=== AIM OF THE EXERCISE ===
Restate word for word the lines beginning at the one that contains "Continue the build123d" and ending at the one that contains "return rows[0][3], rows[-1][3]"; include both and nothing else.

=== DATASET ROWS ===

• • •

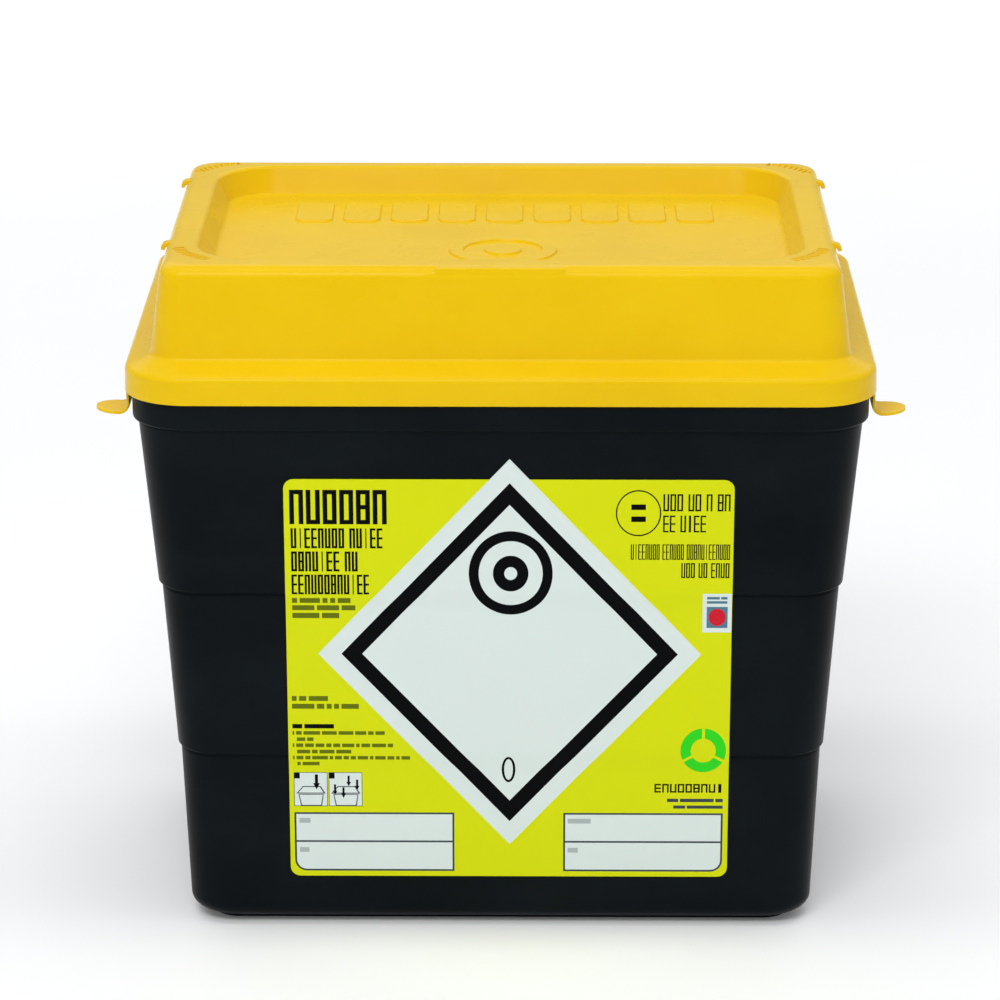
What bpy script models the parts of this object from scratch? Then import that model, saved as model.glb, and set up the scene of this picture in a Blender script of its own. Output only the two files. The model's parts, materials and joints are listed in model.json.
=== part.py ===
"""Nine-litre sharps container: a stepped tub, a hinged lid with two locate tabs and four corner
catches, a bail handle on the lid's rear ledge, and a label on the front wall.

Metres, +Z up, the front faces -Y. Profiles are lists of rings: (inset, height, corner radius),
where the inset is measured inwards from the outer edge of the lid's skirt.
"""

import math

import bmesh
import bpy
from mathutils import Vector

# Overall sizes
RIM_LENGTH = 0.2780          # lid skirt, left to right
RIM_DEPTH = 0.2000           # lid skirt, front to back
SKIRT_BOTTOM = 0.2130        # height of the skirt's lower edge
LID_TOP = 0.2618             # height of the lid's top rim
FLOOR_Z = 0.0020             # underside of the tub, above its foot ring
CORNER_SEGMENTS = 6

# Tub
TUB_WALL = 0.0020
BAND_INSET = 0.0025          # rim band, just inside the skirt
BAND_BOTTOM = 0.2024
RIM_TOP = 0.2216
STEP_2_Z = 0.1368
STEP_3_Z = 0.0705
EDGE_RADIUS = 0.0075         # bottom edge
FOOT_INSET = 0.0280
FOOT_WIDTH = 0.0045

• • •

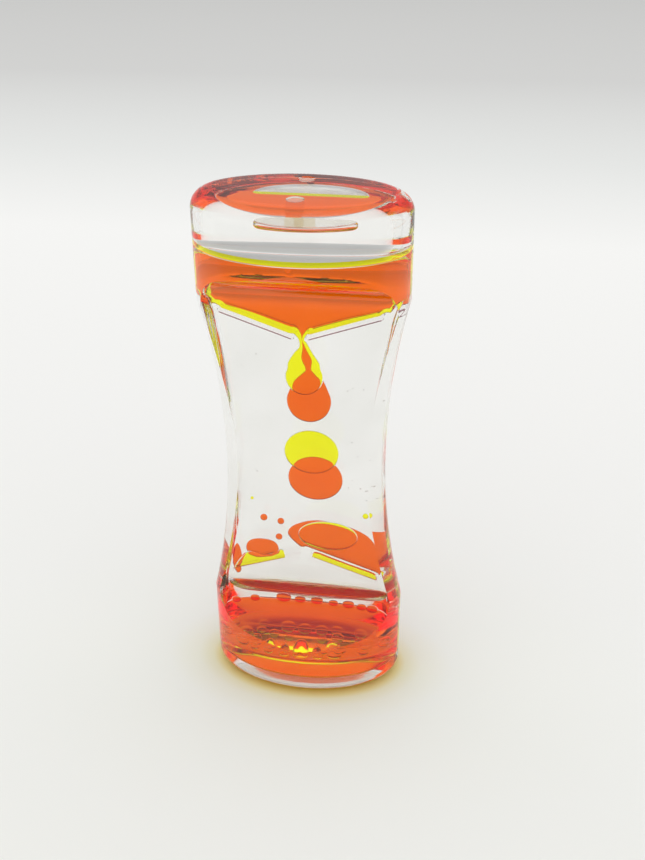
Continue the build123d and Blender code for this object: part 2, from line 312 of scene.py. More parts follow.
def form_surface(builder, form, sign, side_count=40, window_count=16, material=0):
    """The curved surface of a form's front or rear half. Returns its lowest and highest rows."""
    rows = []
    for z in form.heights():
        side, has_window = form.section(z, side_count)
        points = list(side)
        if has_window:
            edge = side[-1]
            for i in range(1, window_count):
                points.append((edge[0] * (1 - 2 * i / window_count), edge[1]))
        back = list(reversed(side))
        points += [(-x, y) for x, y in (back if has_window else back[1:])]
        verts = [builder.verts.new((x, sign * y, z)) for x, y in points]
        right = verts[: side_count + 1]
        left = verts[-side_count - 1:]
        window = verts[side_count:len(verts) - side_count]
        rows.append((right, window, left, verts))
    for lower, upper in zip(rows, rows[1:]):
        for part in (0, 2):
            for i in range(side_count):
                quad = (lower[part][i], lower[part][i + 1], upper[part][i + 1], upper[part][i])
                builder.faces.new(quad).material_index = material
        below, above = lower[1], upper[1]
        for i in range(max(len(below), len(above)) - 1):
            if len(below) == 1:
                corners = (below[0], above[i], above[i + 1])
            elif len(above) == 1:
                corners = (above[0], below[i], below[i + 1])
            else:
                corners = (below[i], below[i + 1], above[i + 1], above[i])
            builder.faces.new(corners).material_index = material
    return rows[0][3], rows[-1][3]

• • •

=== THE REPLY ===
Continue the build123d and Blender code for this object: part 2, from line 312 of scene.py. More parts follow.
def form_surface(builder, form, sign, side_count=40, window_count=16, material=0):
    """The curved surface of a form's front or rear half. Returns its lowest and highest rows."""
    rows = []
    for z in form.heights():
        side, has_window = form.section(z, side_count)
        points = list(side)
        if has_window:
            edge = side[-1]
            for i in range(1, window_count):
                points.append((edge[0] * (1 - 2 * i / window_count), edge[1]))
        back = list(reversed(side))
        points += [(-x, y) for x, y in (back if has_window else back[1:])]
        verts = [builder.verts.new((x, sign * y, z)) for x, y in points]
        right = verts[: side_count + 1]
        left = verts[-side_count - 1:]
        window = verts[side_count:len(verts) - side_count]
        rows.append((right, window, left, verts))
    for lower, upper in zip(rows, rows[1:]):
        for part in (0, 2):
            for i in range(side_count):
                quad = (lower[part][i], lower[part][i + 1], upper[part][i + 1], upper[part][i])
                builder.faces.new(quad).material_index = material
        below, above = lower[1], upper[1]
        for i in range(max(len(below), len(above)) - 1):
            if len(below) == 1:
                corners = (below[0], above[i], above[i + 1])
            elif len(above) == 1:
                corners = (above[0], below[i], below[i + 1])
            else:
                corners = (below[i], below[i + 1], above[i + 1], above[i])
            builder.faces.new(corners).material_index = material
    return rows[0][3], rows[-1][3]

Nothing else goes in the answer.